Here’s our insider guide to the places that will make your trip to Switzerland one to remember.
1. Jungfrau Region
Best for mountain highs
The idyllic Jungfrau Region is the icing on the Alpine cake of Switzerland’s Bernese Oberland. Here sky-high peaks, glaciers and thundering falls elicit gasps of wonder wherever you go. And grazing the 4000m mark are Switzerland’s ‘big three’ – Eiger (Ogre), Mönch (Monk) and Jungfrau (Virgin), enshrined in mountaineering legend.
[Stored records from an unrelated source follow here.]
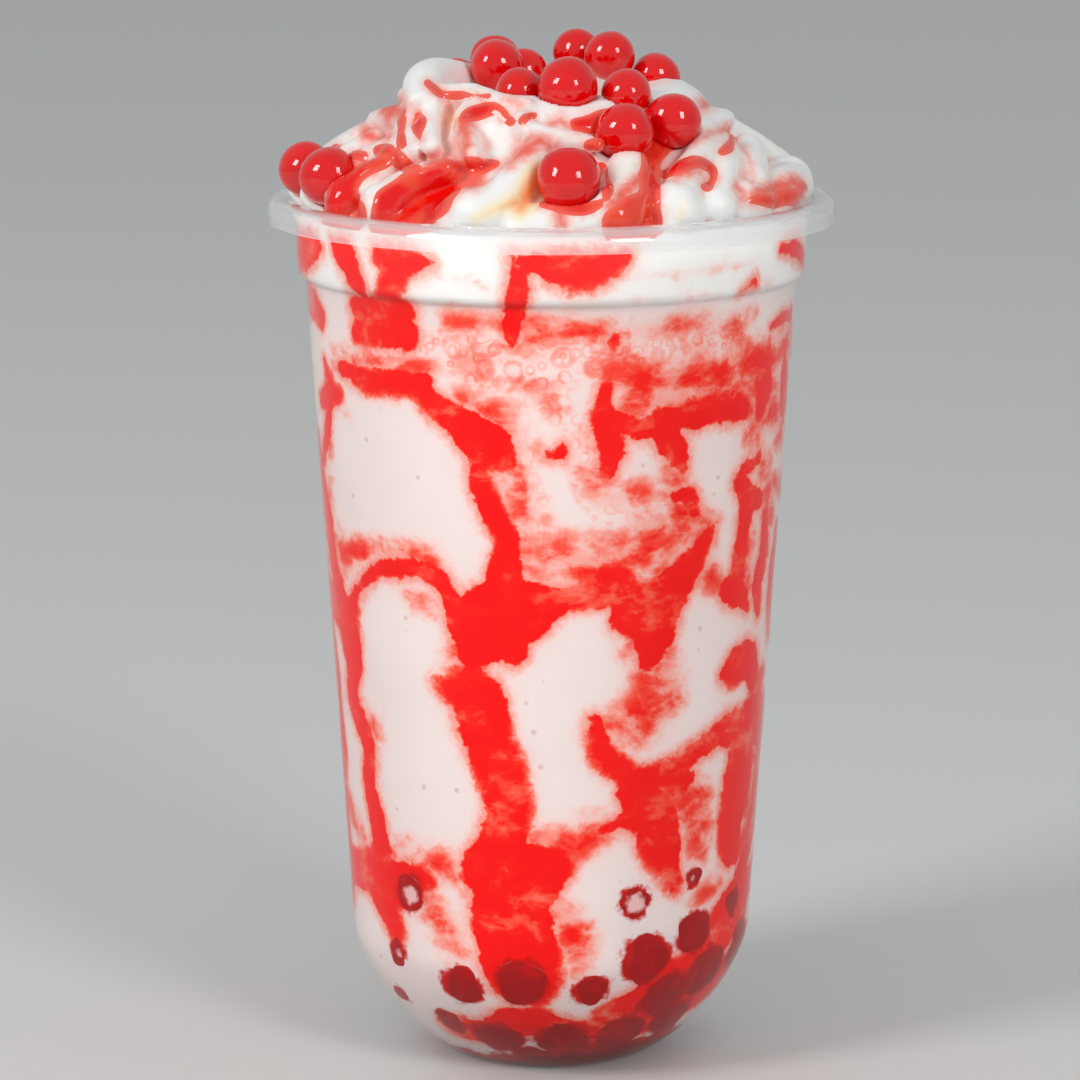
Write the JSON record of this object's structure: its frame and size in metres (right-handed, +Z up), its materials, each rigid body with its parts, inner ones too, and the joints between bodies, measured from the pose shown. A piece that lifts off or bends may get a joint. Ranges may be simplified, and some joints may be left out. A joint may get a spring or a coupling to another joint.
{
  "type": "strawberry smoothie",
  "caption": "Tall clear cup with a round bottom, filled with a syrup-streaked strawberry milk smoothie under a piped swirl of whipped cream, red sauce and popping pearls.",
  "frame": {"origin": "middle of the cup's flat base", "axes": "+Z up along the cup's axis, -Y the front that carries the single pearl near the rim, +X to the right of that front"},
  "size_m": [0.09, 0.09, 0.1645],
  "materials": {
    "clear_plastic": "clear polypropylene, slightly milky at the rim",
    "smoothie": "wet against the wall, pale pink with red syrup streaks",
    "cream": "soft satin whipped cream",
    "pearl": "glossy red popping pearls and sauce"
  },
  "bodies": {
    "root": {"cup": "clear_plastic", "smoothie": "smoothie", "cream": "cream", "pearl_01": "pearl", "pearl_02": "pearl", "pearl_03": "pearl", "pearl_04": "pearl", "pearl_05": "pearl", "pearl_06": "pearl", "pearl_07": "pearl", "pearl_08": "pearl", "pearl_09": "pearl", "pearl_10": "pearl", "pearl_11": "pearl", "pearl_12": "pearl", "pearl_13": "pearl", "pearl_14": "pearl", "pearl_15": "pearl"}
  },
  "joints": []
}
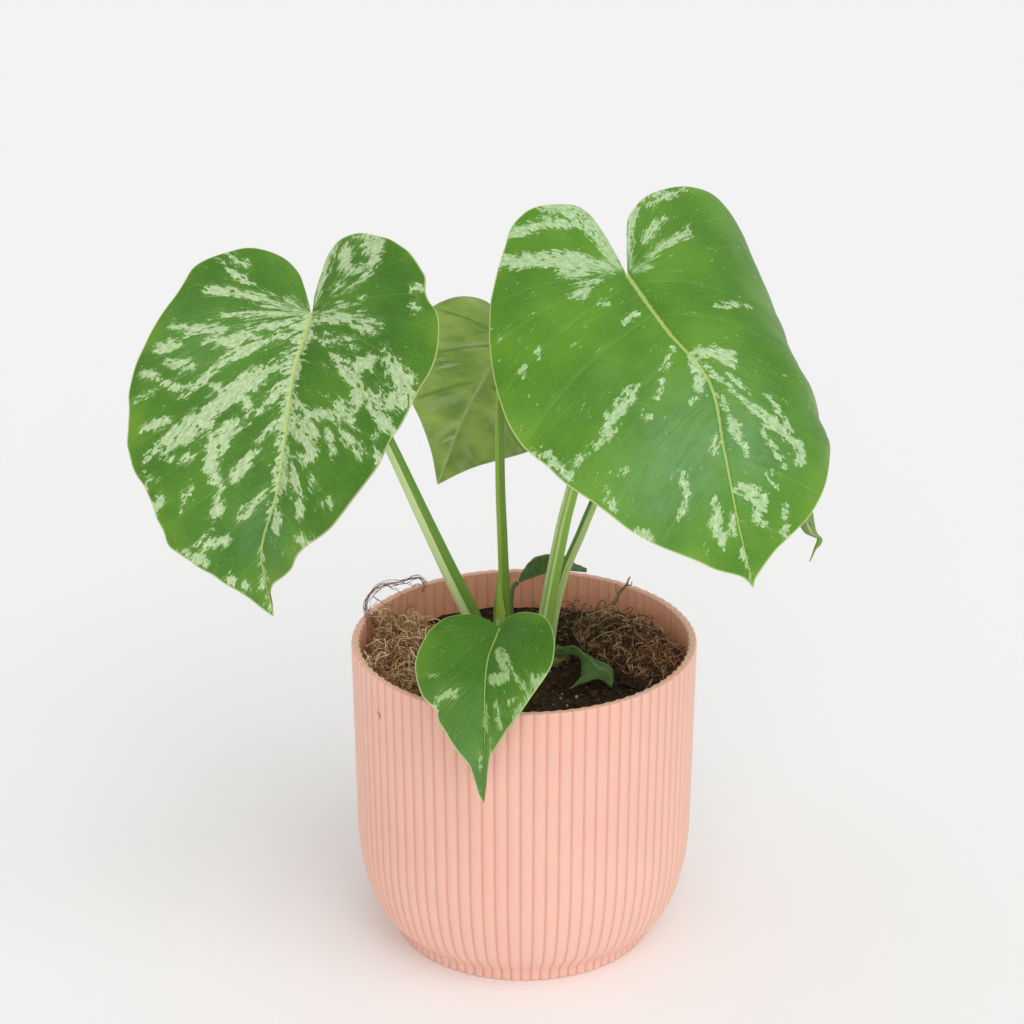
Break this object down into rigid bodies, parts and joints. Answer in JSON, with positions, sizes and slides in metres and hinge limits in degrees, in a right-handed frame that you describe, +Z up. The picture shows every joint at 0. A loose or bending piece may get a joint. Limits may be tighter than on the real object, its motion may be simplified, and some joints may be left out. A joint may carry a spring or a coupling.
{
  "type": "potted swiss cheese plant",
  "caption": "Young variegated swiss cheese plant with heart-shaped leaves on long stalks, in a fluted round cover pot filled with potting mix.",
  "frame": {"origin": "centre of the pot's foot, on the surface it stands on", "axes": "+Z up, -Y towards the front, +X to the right as seen from the front"},
  "size_m": [0.3151, 0.1827, 0.3543],
  "materials": {
    "pot": "satin",
    "soil": "matte",
    "coir": "matte",
    "moss": "matte",
    "leaf": "satin",
    "dark_leaf": "satin",
    "petiole": "satin",
    "root": "matte"
  },
  "bodies": {
    "root": {"pot": "pot", "soil": "soil", "coir_clump": "coir", "moss_mound": "moss", "stem": "petiole", "blade_left": "leaf", "blade_right": "leaf", "blade_front": "leaf", "blade_back": "leaf", "blade_back_right": "leaf", "petiole_left": "petiole", "petiole_right": "petiole", "petiole_back": "petiole", "petiole_back_right": "petiole", "petiole_front": "petiole", "petiole_curled": "dark_leaf", "blade_curled": "dark_leaf", "blade_young": "dark_leaf", "root_loop": "root", "twig": "root"}
  },
  "joints": []
}
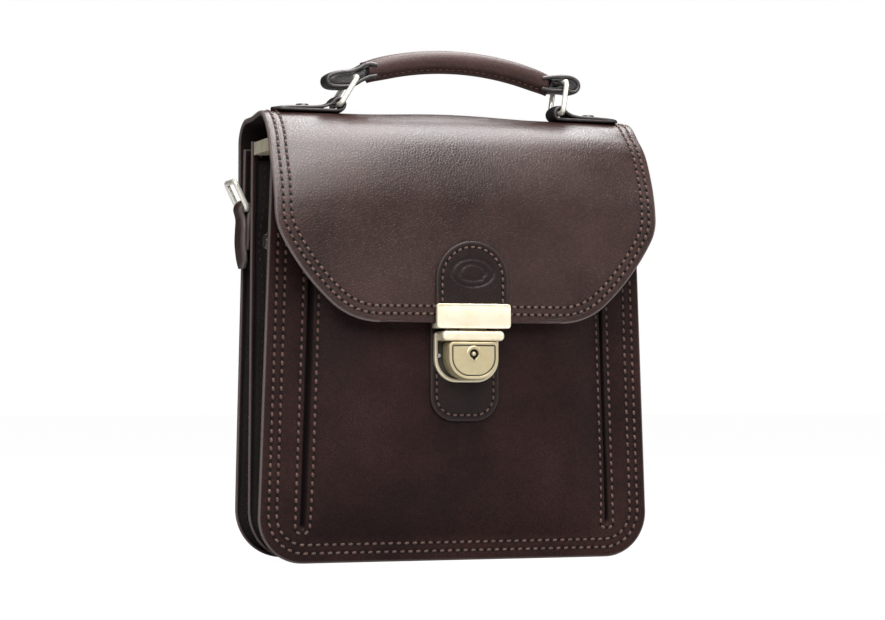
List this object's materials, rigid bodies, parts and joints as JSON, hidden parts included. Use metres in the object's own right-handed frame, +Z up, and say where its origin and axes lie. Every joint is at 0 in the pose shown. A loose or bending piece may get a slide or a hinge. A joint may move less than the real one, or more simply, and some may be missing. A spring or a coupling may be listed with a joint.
{
  "type": "satchel bag",
  "caption": "Small leather flap-over satchel with a top handle on rings, a tongue lock with a sliding thumb piece, side strap rings and two gusseted compartments.",
  "frame": {"origin": "on the floor, under the middle of the bag's box", "axes": "+Z up, front with the lock towards -Y, +X to the right of someone facing the front"},
  "size_m": [0.2386, 0.086, 0.2855],
  "materials": {
    "leather": "satin",
    "gusset_leather": "matte",
    "lining": "matte",
    "brass": "satin",
    "ring_metal": "polished",
    "steel": "satin",
    "dark_rivet": "gloss",
    "core": "matte"
  },
  "bodies": {
    "case": {"back_panel": "leather", "back_lining": "lining", "divider_panel": "leather", "divider_lining": "lining", "rear_gusset": "gusset_leather", "front_gusset": "gusset_leather", "front_panel": "leather", "slit_welts": "gusset_leather", "pocket_back": "lining", "flap_crown": "leather", "crown_lining": "lining", "lower_lock_patch": "leather", "lock_base": "brass", "lock_collar": "brass", "catch_plate": "brass", "lock_backplate": "steel", "lock_rivets": "brass", "lock_springs": "steel", "handle_strap_left": "leather", "handle_strap_right": "leather", "handle_plate": "steel", "strap_rivets": "dark_rivet", "side_tab_left": "leather", "side_tab_right": "leather", "side_rivets": "dark_rivet", "gusset_snaps": "dark_rivet", "zip_tapes": "lining", "zip_teeth_front": "brass", "zip_teeth_rear": "brass", "zip_end_caps": "brass"},
    "flap": {"flap_leaf": "leather", "flap_lining": "lining", "upper_lock_patch": "leather", "hasp_plate": "brass", "hasp_backplate": "brass", "hasp_rivets": "brass", "striker": "brass"},
    "thumb": {"thumb_piece": "brass", "thumb_keeper": "brass", "latch_arm": "brass"},
    "key_barrel": {"lock_cylinder": "brass", "lock_cam": "brass"},
    "ring_left": {"ring_left": "ring_metal"},
    "ring_right": {"ring_right": "ring_metal"},
    "handle": {"grip_cover": "leather", "grip_rope": "core", "handle_loop_left": "leather", "handle_loop_right": "leather"},
    "side_ring_left": {"side_ring_left": "ring_metal"},
    "side_ring_right": {"side_ring_right": "ring_metal"},
    "zip_slider": {"zip_slider": "brass"},
    "zip_pull": {"zip_pull": "brass"}
  },
  "joints": [
    {"name": "flap_hinge", "type": "hinge", "parent": "case", "child": "flap", "pos_m": [0, -0.02066, 0.23968], "axis": [-1, 0, 0], "range_deg": [0, 150]},
    {"name": "thumb_slide", "type": "slide", "parent": "case", "child": "thumb", "axis": [0, 0, -1], "range_m": [0, 0.0025], "stiffness_N_per_m": 400, "springref_m": -0.004, "deforming": ["lock_springs"]},
    {"name": "key_turn", "type": "hinge", "parent": "thumb", "child": "key_barrel", "pos_m": [0, -0.037, 0.1139], "axis": [0, -1, 0], "range_deg": [0, 90]},
    {"name": "ring_left_swing", "type": "hinge", "parent": "case", "child": "ring_left", "pos_m": [-0.066, 0, 0.252], "axis": [0, 1, 0], "range_deg": [-40, 0]},
    {"name": "handle_swing", "type": "hinge", "parent": "ring_left", "child": "handle", "pos_m": [-0.05646, 0, 0.26726], "axis": [0, 1, 0], "range_deg": [0, 43]},
    {"name": "ring_right_swing", "type": "hinge", "parent": "case", "child": "ring_right", "pos_m": [0.066, 0, 0.252], "axis": [0, 1, 0], "range_deg": [-40, 0]},
    {"name": "side_ring_left_swing", "type": "hinge", "parent": "case", "child": "side_ring_left", "pos_m": [-0.1104, 0.0315, 0.195], "axis": [0, -1, 0], "range_deg": [-24, 100]},
    {"name": "side_ring_right_swing", "type": "hinge", "parent": "case", "child": "side_ring_right", "pos_m": [0.1104, 0.0315, 0.195], "axis": [0, 1, 0], "range_deg": [-24, 100]},
    {"name": "zip_slide", "type": "slide", "parent": "case", "child": "zip_slider", "axis": [1, 0, 0], "range_m": [0, 0.174]},
    {"name": "zip_pull_lift", "type": "hinge", "parent": "zip_slider", "child": "zip_pull", "pos_m": [-0.092, 0.006, 0.2331], "axis": [0, -1, 0], "range_deg": [0, 20]}
  ],
  "couplings": [
    {"joint": "handle_swing", "follows": "ring_left_swing", "ratio": -1.0575},
    {"joint": "ring_right_swing", "follows": "ring_left_swing", "ratio": 0.97}
  ]
}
Rush this region and you’ll regret it. Allow a week or more to dive in deep: with a once-in-a-lifetime ride up to the everlasting snow at Europe’s highest train station, 3454m Jungfraujoch, with hiking, skiing, sledding and zip-lining among mountains of myth in Grindelwald, with waterfalls galore in Lauterbrunnen and with every kind of extreme sport imaginable in Interlaken (skydiving, ice climbing, glacial bungee jumping – you name it). This is the great outdoors on a blockbuster scale.
Best for medieval flair
Bern often pops up in those I-can’t-believe-it’s-the-capital trivia questions, but frankly, Switzerland’s first city deserves to get more love. The cobbled, flag-bedecked medieval Old Town is a Unesco World Heritage treat, with 6km of covered arcades, cellar shops and bars, fantastical folk figures topping 16th-century fountains and the eye-grabbing Zytglogge. Framed by wooded hills and split in two by the turquoise Aare River, this red-roofed city looks good from pretty much every angle. And it’s pure storybook stuff for kids, too, with its giant who snacks on children (the Kindlifresserbrunnen) and resident bears.
Sight-wise, you’ll be drawn to big-hitters like the Einstein-Haus, where the genius developed his Theory of Relativity, the Kunsthaus, with its outstanding fine arts collection and Renzo Piano’s wavy Zentrum Paul Klee (Bern’s answer to the Guggenheim). But in summer, the action’s on the river, with swimming, tubing, rafting and paddle boarding along the Aare River.
3. Lake Geneva
Best for romance, vines and castles
Léman to francophones) is a joy to behold, with its mountain backdrop, spirit-lifting views, vineyards and shoreline necklaced with handsome cities and castle-crowned towns.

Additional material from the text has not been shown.